Romero, in fact, pays all his bills in cash, including rent, gas, phone, electric, and cable. From his two-bedroom apartment in South Los Angeles, Romero takes the bus to all the utility companies to pay the bills. While depending on cash receipts for his record keeping, he says he’s never had a problem with needing proof of paying a bill.
His wife Marisco is 27, and they have two young boys, aged 2 and 3.
Romero moved here eight years ago from Ciudad Guzman in Mexico, a small city about 70 miles south of Guadalajara. The couple met about six years ago when they were working at a candy factory in Los Angeles.

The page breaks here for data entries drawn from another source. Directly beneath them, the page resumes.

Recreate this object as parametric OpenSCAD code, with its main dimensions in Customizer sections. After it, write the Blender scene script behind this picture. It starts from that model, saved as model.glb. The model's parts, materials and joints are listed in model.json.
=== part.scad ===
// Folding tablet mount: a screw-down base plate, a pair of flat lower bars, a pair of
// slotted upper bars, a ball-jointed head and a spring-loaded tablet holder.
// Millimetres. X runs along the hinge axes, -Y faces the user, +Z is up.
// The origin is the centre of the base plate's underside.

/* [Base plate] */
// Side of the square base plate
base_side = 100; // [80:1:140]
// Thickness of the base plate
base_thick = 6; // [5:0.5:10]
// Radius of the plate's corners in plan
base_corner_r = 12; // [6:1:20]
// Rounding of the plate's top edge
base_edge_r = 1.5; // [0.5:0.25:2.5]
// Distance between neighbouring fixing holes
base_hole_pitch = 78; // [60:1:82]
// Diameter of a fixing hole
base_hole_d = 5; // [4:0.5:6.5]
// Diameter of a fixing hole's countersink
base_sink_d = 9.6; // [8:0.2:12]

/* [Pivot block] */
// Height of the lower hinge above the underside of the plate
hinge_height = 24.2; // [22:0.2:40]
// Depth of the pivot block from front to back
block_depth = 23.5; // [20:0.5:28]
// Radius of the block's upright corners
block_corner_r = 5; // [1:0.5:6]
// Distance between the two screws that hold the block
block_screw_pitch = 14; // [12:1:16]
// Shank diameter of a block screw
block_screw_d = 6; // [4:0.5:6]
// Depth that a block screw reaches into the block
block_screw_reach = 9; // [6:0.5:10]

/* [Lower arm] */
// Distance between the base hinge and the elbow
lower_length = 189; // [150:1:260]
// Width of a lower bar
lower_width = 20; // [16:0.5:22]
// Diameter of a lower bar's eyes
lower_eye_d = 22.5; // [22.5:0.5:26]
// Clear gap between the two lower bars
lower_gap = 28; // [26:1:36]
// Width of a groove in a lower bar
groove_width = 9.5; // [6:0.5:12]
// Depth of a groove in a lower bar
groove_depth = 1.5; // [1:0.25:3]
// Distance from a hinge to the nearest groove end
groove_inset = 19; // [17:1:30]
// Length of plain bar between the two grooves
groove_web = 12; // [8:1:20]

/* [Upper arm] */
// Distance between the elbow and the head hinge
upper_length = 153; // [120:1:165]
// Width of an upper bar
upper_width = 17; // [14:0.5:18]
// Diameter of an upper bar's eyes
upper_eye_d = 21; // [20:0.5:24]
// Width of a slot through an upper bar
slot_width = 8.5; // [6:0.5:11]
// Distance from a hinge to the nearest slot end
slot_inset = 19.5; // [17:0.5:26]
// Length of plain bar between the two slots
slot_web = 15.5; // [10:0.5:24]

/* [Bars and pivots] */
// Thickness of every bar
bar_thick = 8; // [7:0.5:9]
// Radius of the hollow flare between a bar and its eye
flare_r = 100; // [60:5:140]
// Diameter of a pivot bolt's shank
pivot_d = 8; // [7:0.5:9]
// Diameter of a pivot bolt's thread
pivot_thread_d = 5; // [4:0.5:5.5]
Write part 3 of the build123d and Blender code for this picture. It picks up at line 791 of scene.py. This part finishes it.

Romero, whose wife no longer works and takes care of their sons full-time, speaks a bare minimum of English and talked about his finances largely through an interpreter during a break from his work. He would not reveal his salary.
Romero comes from a relatively low-income city that only has about 1,500 full-time workers out of a population of 84,000. His family and friends back home never used banks or had a savings account. Romero says it was also hard to get credit. “At home, it’s not easy to get credit or credit cards. Here it is much easier,” he said.
He doesn’t know anyone who has a savings account, either here or back home, and retirement funds are unheard of where he comes from. His father still works as a construction worker in Mexico, and has always been paid in cash. Romero often sends money back home using Money Gram and Western Union services.
Romero says he might prefer checks, but he’s never applied for a checking account or a credit card because he says he doesn’t have a driver’s license or identification to open an account. He wouldn’t say whether he and his wife are legal residents. The few times he has needed to cash a check, he’s been able to use the local liquor store.
Romero doesn’t think credit is necessarily a good thing. And he is not convinced that any of the banking and credit options available to others would make his life much easier. Ultimately, he thinks that a change in lifestyle might be more trouble than it’s worth.